Safe CSV data merging with gap filling capabilities and data integrity validation. Handles temporal data insertion while maintaining chronological order.

Key Methods

merge_gap_data_safe(gap_data, gap_start, gap_end) -> bool

Safely merge gap data into existing CSV using atomic operations.

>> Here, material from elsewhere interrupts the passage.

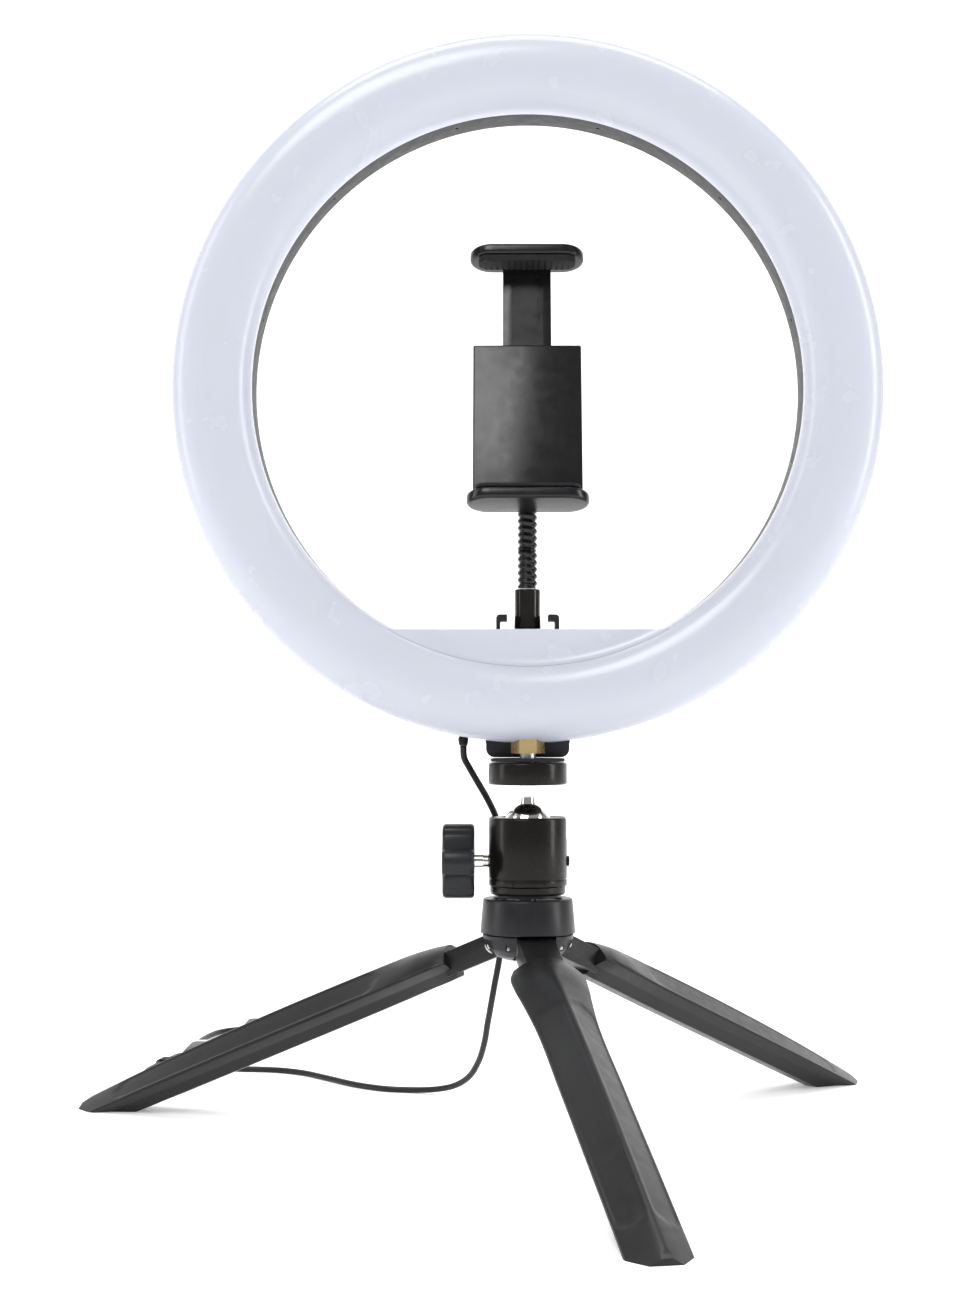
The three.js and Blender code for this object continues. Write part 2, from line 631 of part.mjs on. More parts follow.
const DROP_ROUTE = [
  [-23.6, 7, 141.2], [-23.3, 8, 137], [-21.3, 10.5, 133], [-18.2, 13.5, 127.5], [-14.8, 16, 121.5],
  [-11.8, 18, 115], [-9.8, 19.3, 107], [-8.8, 20, 98], [-8.4, 20.3, 88], [-8.6, 20.8, 78], [-9.4, 22, 69],
  [-10.6, 24.5, 60], [-12.2, 29, 51], [-13.6, 35, 42.5], [-14.9, 42, 34.5], [-16.2, 50, 26],
  [-18.5, 59, 17.5], [-22.4, 68, 10], [-28.6, 77, 4.8], [-37, 84, 2.1], [-47, 87.8, CORD_Z],
];
const FLOOR_ROUTE = [
  [-47.3, 87.9, CORD_Z], [-57, 90.5, CORD_Z], [-69, 99.5, CORD_Z], [-82, 115, CORD_Z], [-93, 127.5, CORD_Z],
  [-104, 134.5, CORD_Z], [-114, 137, CORD_Z], [-122, 138, CORD_Z], [-128.5, 142, CORD_Z], [-130.8, 149, CORD_Z],
  [-129, 157, 1.5], [-125, 164, 2.6], [-122.3, 169.5, 3.7], [-122, 174.7, 4],
];
const LOOP_ROUTE = [
  [-122, 235.3, 4], [-122.2, 240.5, 3.6], [-125, 247, 2.4], [-131.5, 251, 1.6], [-139, 249.5, CORD_Z],
  [-144, 243.5, CORD_Z], [-147.5, 232, CORD_Z], [-149.5, 215, CORD_Z], [-150.3, 195, CORD_Z],
  [-150.5, 175, CORD_Z], [-150.3, 155, CORD_Z], [-149, 142, CORD_Z], [-147.5, 131, CORD_Z],
];
const LEAD_ROUTE = [[-134.4, 133, 7.6], [-136.4, 139, 6.2], [-139.8, 144.6, 4.4], [-141, 149.7, 3.75]];

function addLead() {
  add(object, "cord_drop", swept(DROP_ROUTE, CORD_R, 28), "cord");
  add(object, "cord_floor", swept(FLOOR_ROUTE, CORD_R, 18), "cord");
  add(object, "cord_loop", swept(LOOP_ROUTE, CORD_R, 18), "cord");
  add(object, "cord_lead", swept(LEAD_ROUTE, CORD_R, 4), "cord");

  const outline = roundedBox(HANK.width, HANK.length, HANK.width / 2 - 0.01);
  const hank = slab(outline, 0, HANK.height, 6).rotateZ(radians(HANK.turn)).translate(HANK.x, HANK.y, 0);
  add(object, "cord_hank", hank, "cord");

  const plugBody = plate(roundedBox(PLUG.width, PLUG.height, 2), PLUG.y0, PLUG.y0 + PLUG.body, 3)
    .translate(PLUG.x, 0, PLUG.height / 2);
  add(object, "usb_overmould", plugBody, "cord");
  const shellY = PLUG.y0 + PLUG.body + FIT;
  const usbShell = carve(
    [box([-6, shellY, 1.5], [6, shellY + PLUG.shell, 6])],
    [box([-5.6, shellY + 2, 3.9], [5.6, shellY + PLUG.shell + 1, 5.6])],
  );
  add(object, "usb_shell", usbShell.translate(PLUG.x, 0, 0), "steel");
}

function addController() {
  const { x, y0, y1, width, height } = CONTROL;
  const unit = group(object, [x, 0, 0]);
  const w = width / 2;
  const split = 4.8;
  const outline = () => roundedBox(width, y1 - y0, 3);
  const middle = (y0 + y1) / 2;
  const shellGeometry = carve(
    [slab(outline(), 0, split - FIT, 3).translate(0, middle, 0)],
    [
      box([-w + 1.4, y0 + 2, 1.4], [w - 1.4, y1 - 2, split]),
      rodY(CORD_R + 0.2, y0 - 1, y0 + 3, 0, 4, 10),
      rodY(CORD_R + 0.2, y1 - 3, y1 + 1, 0, 4, 10),
    ],
  );
  add(unit, "control_shell", shellGeometry, "shell");
  add(unit, "control_board", box([-w + 1.8, y0 + 5, 1.8], [w - 1.8, y1 - 5, 3.2]), "greenBoard");

  const buttons = { button_dimmer: -14, button_power: 0, button_brighter: 14 };
  const places = Object.values(buttons).map((dy) => middle + dy);
  const cover = carve(
    [slab(outline(), split, height, 3).translate(0, middle, 0)],
    [
      box([-w + 1.4, y0 + 2, split - 1], [w - 1.4, y1 - 2, height - 1.4]),
      ...places.map((y) => rod(3.4, split, height + 1, 16).translate(0, y, 0)),
    ],
  );
  add(unit, "control_cover", cover, "shell");
  Object.keys(buttons).forEach((name, i) => {
    const cap = carve([
      rod(3.1, 5.2, height + 0.7, 16).translate(0, places[i], 0),
      rod(4.2, 5.2, 6.2, 16).translate(0, places[i], 0),
    ]);
    add(unit, name, cap, "rubber");
  });
}

addTripod();
addBallHead();
addBallAndPlatform();
addDiffuser();
addRearShell();
addRingParts();
addNeck();
addClamp();
addLead();
addController();
object.position.set(HUB.x, HUB.y, 0);

export default object;
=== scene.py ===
"""The looks of a 26 cm ring light on a folding mini tripod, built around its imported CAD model.

Lengths are in millimetres about the tripod hub's own axis, as the CAD is drawn; place() puts them in
the row frame in metres. The lamp faces -Y.
"""
import math

import bmesh
import bpy
import numpy as np
from mathutils import Matrix, Vector


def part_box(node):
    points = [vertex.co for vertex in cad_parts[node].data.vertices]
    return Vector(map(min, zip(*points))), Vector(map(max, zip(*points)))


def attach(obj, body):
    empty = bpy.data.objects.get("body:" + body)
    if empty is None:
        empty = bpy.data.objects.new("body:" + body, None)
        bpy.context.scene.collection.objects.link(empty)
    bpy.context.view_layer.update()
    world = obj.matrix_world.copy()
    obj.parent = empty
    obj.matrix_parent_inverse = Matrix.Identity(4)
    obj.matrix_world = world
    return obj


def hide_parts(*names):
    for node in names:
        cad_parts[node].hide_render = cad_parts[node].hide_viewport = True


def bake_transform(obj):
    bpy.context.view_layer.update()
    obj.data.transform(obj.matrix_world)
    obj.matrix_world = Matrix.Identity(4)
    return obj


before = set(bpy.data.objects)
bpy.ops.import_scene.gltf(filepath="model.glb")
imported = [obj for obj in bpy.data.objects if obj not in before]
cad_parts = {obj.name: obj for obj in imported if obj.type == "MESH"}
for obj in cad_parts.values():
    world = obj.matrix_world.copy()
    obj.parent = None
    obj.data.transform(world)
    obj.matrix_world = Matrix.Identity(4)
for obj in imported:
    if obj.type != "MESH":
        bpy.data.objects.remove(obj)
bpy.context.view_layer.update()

MM = 0.001
FIT = 0.3  # gap between two pieces that touch
RING_Z = 272.5  # the lamp's centre
RING_OUTER, RING_INNER = 130, 101
CORD_R = 1.2
CORD_Z = 1.25

collar_low, collar_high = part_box("hub_collar")
HUB = Vector(((collar_low.x + collar_high.x) / 2, (collar_low.y + collar_high.y) / 2, 0))


def place(point):
    """A point in millimetres about the hub axis, in the row frame in metres."""
    return HUB + MM * Vector(point)


# ---------------------------------------------------------------- camera, floor and light

CAMERA_AT = (-9.9, -760.0, 151.7)
CAMERA_PITCH = 1.76  # degrees above the horizon
CAMERA_YAW = 0.29  # degrees turned to the left
CAMERA_LENS = 57.43  # on a 36 mm sensor along the picture's long side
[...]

from datetime import datetime
merger = SafeCSVMerger(Path("eth_data.csv"))
success = merger.merge_gap_data_safe(
    gap_data,                    # DataFrame with gap data
    datetime(2024, 1, 1, 12),   # Gap start time
    datetime(2024, 1, 1, 15)    # Gap end time
)

Output Formats

DataFrame Structure (Python API)

Returns pandas DataFrame with microstructure format (see Data Structure):

Column	Type	Description	Example
timestamp	datetime64[ns]	Open timestamp	2024-01-01 12:00:00
open	float64	Opening price	42150.50
high	float64	Highest price	42200.00
low	float64	Lowest price	42100.25
close	float64	Closing price	42175.75
volume	float64	Base asset volume	15.250000
close_time	datetime64[ns]	Close timestamp	2024-01-01 12:59:59
quote_asset_volume	float64	Quote asset volume	643238.125
number_of_trades	int64	Trade count	1547
taker_buy_base_asset_volume	float64	Taker buy base volume	7.825000
taker_buy_quote_asset_volume	float64	Taker buy quote volume	329891.750

CSV File Structure

CSV files include header comments with metadata followed by data:

# Binance Spot Market Data
# Generated: 2025-01-15T12:00:00.000000+00:00Z
# Source: Binance Public Data Repository
# Market: SPOT | Symbol: BTCUSDT | Timeframe: 1h
# Coverage: 48 bars
# Period: 2024-01-01 00:00:00 to 2024-01-02 23:00:00
# Collection: direct_download in 0.0s
# Data Hash: 5fba9d2e5d3db849...
# Compliance: Zero-Magic-Numbers, Temporal-Integrity, Official-Binance-Source
#
timestamp,open,high,low,close,volume,close_time,quote_asset_volume,number_of_trades,taker_buy_base_asset_volume,taker_buy_quote_asset_volume
2024-01-01 00:00:00,42283.58,42554.57,42261.02,42475.23,1271.68108,2024-01-01 00:59:59,53957248.973789,47134,682.57581,28957416.819645

Metadata JSON Structure

Each CSV file includes comprehensive metadata in .metadata.json:

{
  "version": "<package_version>",
  "generator": "BinancePublicDataCollector",
  "data_source": "Binance Public Data Repository",
  "symbol": "BTCUSDT",
  "timeframe": "1h",
  "enhanced_microstructure_format": {
    "total_columns": "<schema_column_count>",
    "analysis_capabilities": [
      "order_flow_analysis",
      "liquidity_metrics",
      "market_microstructure",
      "trade_weighted_prices",
      "institutional_data_patterns"
    ]
  },
  "gap_analysis": {
    "total_gaps_detected": 0,
    "data_completeness_score": 1.0,
    "gap_filling_method": "authentic_binance_api"
  },
  "data_integrity": {
    "chronological_order": true,
    "corruption_detected": false
  }
}

File Naming Convention

Output files follow consistent naming pattern:

binance_spot_{SYMBOL}-{TIMEFRAME}_{START_DATE}-{END_DATE}_v{VERSION}.csv
binance_spot_{SYMBOL}-{TIMEFRAME}_{START_DATE}-{END_DATE}_v{VERSION}.metadata.json

Examples:

• binance_spot_BTCUSDT-1h_20240101-20240102.csv
• binance_spot_ETHUSDT-4h_20240101-20240201.csv
• binance_spot_SOLUSDT-1d_20240101-20241231.csv

Error Handling

All classes implement robust error handling with meaningful exceptions:

try:
    collector = BinancePublicDataCollector(symbol="INVALIDPAIR")
    result = collector.collect_timeframe_data("1h")
except ValueError as e:
    print(f"Invalid symbol format: {e}")
except ConnectionError as e:
    print(f"Network error: {e}")
except FileNotFoundError as e:
    print(f"Output directory error: {e}")

Type Hints

All public APIs include comprehensive type hints for better IDE support:

from typing import Dict, List, Optional, Any
from pathlib import Path
import pandas as pd

def collect_timeframe_data(self, trading_timeframe: str) -> Dict[str, Any]:
    # Returns dict with 'dataframe', 'filepath', and 'stats' keys
    pass

def collect_multiple_timeframes(
    self,
    timeframes: Optional[List[str]] = None
) -> Dict[str, Dict[str, Any]]:
    # Returns nested dict by timeframe
    pass

License

This project is licensed under the MIT License - see the LICENSE file for details.